What the exercise asks. Repeat exactly, and only, the lines below starting at the line that contains "const wasm = await Module();" and ending at the line that contains "import numpy as np", inclusive of both.

Source material.
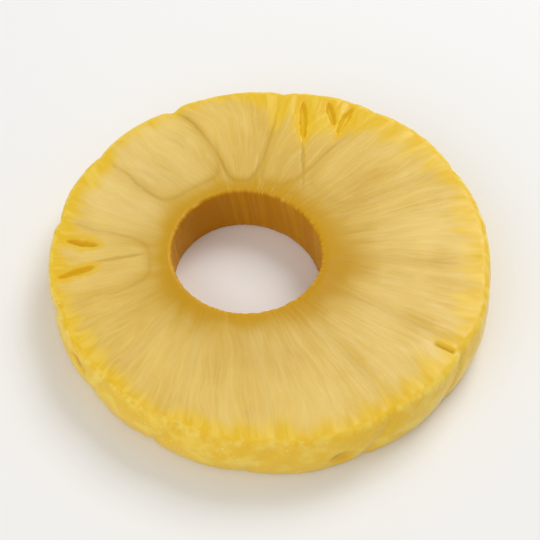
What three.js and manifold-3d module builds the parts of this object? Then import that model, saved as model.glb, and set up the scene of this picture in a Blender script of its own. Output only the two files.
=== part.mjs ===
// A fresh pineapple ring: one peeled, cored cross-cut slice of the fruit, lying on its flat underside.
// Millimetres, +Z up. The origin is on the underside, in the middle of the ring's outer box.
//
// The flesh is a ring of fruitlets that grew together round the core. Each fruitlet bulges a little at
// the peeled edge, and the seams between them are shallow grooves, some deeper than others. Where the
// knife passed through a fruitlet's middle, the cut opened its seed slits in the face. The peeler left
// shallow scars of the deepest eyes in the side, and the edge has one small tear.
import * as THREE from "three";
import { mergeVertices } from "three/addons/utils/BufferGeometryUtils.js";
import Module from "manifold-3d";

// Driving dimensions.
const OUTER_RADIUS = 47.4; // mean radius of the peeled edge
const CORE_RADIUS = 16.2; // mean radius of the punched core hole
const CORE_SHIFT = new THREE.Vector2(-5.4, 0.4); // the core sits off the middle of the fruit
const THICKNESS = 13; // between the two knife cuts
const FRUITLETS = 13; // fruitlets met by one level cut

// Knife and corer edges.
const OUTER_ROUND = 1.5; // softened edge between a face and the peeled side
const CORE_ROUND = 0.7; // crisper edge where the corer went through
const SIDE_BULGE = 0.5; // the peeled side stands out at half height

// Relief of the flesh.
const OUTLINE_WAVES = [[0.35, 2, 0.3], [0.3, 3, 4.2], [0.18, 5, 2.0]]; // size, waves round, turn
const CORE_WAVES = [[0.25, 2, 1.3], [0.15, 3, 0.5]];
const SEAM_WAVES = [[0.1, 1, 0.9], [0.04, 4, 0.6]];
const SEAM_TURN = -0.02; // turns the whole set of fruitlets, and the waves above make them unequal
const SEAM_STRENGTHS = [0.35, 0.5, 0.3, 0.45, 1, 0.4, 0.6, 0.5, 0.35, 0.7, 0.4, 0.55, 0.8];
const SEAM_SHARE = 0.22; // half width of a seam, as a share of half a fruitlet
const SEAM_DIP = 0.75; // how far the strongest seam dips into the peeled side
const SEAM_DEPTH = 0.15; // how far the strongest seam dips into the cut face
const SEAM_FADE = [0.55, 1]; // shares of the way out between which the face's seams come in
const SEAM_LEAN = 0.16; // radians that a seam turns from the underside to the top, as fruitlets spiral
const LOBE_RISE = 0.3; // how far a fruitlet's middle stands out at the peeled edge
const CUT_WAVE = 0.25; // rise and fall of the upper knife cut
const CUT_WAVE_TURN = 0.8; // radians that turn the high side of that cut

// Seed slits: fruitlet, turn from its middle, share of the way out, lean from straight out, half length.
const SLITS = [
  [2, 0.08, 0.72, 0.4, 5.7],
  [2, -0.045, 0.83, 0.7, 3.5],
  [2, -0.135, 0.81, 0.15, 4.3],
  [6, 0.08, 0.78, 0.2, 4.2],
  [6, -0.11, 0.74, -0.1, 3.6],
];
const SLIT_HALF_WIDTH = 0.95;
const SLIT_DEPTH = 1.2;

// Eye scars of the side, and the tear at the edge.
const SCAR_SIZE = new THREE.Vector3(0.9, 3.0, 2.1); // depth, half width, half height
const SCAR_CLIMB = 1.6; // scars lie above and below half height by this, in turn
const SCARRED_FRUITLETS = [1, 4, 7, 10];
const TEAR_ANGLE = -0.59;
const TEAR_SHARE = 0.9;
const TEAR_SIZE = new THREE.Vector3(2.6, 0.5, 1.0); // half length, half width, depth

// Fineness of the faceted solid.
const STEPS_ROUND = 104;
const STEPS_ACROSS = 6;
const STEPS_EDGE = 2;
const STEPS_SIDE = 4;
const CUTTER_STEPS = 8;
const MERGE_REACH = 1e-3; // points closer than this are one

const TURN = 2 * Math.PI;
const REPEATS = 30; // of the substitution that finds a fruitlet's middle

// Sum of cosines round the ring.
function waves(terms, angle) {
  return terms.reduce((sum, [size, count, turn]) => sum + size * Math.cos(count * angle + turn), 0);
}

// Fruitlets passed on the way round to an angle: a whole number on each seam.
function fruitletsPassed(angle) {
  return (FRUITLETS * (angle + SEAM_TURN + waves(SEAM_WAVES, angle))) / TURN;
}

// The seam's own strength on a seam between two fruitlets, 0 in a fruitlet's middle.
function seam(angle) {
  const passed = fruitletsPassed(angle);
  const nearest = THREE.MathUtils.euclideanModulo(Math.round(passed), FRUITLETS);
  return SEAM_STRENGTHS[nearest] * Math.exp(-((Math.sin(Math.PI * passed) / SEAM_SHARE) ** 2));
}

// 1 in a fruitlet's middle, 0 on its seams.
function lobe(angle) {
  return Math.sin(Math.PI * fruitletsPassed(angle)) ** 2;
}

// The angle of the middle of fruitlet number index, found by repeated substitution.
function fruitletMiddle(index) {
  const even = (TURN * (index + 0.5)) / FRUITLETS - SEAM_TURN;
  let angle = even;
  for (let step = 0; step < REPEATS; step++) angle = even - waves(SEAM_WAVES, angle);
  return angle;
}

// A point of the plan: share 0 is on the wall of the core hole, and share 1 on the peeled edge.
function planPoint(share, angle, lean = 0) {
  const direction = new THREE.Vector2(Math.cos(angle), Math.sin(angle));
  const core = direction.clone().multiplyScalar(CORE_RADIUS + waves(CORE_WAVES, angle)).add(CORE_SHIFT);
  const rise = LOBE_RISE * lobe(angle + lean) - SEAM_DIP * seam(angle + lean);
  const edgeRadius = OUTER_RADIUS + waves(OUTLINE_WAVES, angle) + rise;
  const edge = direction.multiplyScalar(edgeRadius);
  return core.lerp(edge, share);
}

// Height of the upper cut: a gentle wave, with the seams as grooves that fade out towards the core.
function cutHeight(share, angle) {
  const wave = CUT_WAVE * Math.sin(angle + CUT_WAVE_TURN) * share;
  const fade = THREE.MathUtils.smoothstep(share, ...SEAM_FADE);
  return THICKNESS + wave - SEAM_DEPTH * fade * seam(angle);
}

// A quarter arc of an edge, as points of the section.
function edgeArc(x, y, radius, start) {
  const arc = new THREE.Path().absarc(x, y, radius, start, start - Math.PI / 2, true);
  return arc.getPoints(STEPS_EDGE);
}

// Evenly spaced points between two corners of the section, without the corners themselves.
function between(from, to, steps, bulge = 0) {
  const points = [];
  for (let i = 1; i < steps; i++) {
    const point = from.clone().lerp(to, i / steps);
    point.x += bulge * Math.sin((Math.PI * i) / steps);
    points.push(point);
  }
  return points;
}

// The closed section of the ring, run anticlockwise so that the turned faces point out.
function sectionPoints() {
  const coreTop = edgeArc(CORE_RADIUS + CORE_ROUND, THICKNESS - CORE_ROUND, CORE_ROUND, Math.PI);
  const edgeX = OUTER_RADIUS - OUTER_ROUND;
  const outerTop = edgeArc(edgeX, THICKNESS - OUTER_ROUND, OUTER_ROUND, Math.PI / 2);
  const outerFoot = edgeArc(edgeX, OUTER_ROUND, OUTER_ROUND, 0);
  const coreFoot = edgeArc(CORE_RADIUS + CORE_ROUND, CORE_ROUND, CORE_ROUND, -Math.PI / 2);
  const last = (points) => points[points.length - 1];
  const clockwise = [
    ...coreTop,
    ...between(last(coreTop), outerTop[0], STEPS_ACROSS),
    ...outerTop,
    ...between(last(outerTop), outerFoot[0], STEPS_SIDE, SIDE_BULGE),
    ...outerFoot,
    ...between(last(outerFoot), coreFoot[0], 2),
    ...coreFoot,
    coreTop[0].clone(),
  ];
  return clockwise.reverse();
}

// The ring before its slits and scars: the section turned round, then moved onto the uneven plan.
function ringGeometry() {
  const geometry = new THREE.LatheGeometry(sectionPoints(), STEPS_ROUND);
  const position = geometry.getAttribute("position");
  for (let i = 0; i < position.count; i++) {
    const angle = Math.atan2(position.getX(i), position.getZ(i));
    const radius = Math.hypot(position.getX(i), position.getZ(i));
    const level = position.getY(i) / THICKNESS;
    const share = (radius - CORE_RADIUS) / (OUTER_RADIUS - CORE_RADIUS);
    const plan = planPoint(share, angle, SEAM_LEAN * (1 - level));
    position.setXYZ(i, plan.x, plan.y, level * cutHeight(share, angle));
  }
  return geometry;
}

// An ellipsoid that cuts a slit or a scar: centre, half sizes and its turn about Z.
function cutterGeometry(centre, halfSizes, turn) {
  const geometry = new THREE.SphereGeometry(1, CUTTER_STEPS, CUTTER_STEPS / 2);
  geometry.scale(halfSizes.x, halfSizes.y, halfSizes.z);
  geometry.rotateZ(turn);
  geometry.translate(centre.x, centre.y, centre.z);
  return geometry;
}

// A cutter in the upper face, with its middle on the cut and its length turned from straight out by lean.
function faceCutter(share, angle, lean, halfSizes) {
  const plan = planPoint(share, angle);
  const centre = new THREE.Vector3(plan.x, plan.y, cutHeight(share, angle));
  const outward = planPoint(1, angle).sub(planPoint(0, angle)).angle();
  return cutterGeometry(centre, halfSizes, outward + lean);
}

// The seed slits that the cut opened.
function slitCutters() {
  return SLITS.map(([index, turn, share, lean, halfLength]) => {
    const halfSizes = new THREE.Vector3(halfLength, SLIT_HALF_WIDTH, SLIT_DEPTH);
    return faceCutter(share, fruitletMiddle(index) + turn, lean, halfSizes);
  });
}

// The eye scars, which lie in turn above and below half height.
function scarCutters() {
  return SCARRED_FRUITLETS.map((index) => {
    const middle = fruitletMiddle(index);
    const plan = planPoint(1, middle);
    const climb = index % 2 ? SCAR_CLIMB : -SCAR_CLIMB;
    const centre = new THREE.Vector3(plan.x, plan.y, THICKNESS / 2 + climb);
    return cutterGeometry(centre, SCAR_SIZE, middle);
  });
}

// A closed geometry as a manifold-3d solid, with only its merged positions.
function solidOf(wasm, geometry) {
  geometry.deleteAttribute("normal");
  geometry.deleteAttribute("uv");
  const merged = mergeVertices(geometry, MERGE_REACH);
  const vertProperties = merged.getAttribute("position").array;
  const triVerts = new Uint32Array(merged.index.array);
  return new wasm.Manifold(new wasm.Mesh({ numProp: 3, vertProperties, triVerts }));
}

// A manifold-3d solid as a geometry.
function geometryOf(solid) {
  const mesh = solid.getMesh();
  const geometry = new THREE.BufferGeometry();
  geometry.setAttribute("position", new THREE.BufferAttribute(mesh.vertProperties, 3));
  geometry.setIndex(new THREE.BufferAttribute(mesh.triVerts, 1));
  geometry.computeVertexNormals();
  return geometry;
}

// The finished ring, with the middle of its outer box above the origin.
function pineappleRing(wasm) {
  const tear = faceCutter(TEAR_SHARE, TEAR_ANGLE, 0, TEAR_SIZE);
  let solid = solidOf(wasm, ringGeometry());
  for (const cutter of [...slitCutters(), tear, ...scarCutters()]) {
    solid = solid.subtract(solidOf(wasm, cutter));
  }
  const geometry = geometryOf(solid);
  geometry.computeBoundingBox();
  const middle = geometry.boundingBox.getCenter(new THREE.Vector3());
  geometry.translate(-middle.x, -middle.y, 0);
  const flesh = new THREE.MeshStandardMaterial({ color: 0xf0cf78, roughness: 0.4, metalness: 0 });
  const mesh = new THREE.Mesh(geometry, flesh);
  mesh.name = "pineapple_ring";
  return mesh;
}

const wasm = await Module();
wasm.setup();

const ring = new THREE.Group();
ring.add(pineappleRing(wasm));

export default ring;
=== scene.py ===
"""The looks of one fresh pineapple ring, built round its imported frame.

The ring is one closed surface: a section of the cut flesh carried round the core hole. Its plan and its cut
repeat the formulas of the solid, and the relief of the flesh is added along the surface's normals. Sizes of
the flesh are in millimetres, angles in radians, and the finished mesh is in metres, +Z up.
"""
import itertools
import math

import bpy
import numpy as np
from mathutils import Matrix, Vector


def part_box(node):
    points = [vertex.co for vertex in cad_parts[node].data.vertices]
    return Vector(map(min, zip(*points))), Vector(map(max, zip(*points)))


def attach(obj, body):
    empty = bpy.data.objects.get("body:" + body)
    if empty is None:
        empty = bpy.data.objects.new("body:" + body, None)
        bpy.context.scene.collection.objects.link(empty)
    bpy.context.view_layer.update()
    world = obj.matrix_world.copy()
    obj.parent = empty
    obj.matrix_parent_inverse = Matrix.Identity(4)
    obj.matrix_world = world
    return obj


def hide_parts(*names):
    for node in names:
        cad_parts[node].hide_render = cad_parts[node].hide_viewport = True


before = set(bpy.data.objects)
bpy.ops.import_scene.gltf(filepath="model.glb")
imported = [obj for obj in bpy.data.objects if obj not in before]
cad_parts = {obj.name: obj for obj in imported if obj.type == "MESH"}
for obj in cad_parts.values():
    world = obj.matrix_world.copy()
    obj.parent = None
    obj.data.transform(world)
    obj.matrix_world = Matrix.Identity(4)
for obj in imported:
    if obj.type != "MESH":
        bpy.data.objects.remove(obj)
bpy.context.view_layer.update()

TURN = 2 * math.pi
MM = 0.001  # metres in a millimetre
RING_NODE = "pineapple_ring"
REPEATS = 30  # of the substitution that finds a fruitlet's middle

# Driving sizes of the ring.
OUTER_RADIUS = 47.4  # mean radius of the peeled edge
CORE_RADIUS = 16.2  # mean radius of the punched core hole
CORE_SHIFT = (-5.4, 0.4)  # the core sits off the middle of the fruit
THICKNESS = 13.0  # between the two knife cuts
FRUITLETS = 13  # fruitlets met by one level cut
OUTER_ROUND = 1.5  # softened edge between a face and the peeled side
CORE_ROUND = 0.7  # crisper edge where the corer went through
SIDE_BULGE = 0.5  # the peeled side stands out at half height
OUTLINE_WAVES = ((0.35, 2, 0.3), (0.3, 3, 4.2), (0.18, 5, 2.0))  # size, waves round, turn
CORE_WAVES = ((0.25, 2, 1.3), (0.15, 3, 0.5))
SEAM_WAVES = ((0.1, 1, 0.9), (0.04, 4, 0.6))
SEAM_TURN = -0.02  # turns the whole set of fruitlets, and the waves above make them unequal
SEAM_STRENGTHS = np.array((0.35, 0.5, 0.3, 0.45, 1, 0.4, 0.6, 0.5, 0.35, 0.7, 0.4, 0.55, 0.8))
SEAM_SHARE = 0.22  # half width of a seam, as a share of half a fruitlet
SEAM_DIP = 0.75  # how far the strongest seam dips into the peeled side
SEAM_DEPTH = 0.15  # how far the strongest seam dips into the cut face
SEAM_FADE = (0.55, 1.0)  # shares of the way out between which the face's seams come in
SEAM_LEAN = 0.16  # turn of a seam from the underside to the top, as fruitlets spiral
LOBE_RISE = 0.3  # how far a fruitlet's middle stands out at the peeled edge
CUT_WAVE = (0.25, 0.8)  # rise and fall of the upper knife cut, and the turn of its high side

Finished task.
const wasm = await Module();
wasm.setup();

const ring = new THREE.Group();
ring.add(pineappleRing(wasm));

export default ring;
=== scene.py ===
"""The looks of one fresh pineapple ring, built round its imported frame.

The ring is one closed surface: a section of the cut flesh carried round the core hole. Its plan and its cut
repeat the formulas of the solid, and the relief of the flesh is added along the surface's normals. Sizes of
the flesh are in millimetres, angles in radians, and the finished mesh is in metres, +Z up.
"""
import itertools
import math

import bpy
import numpy as np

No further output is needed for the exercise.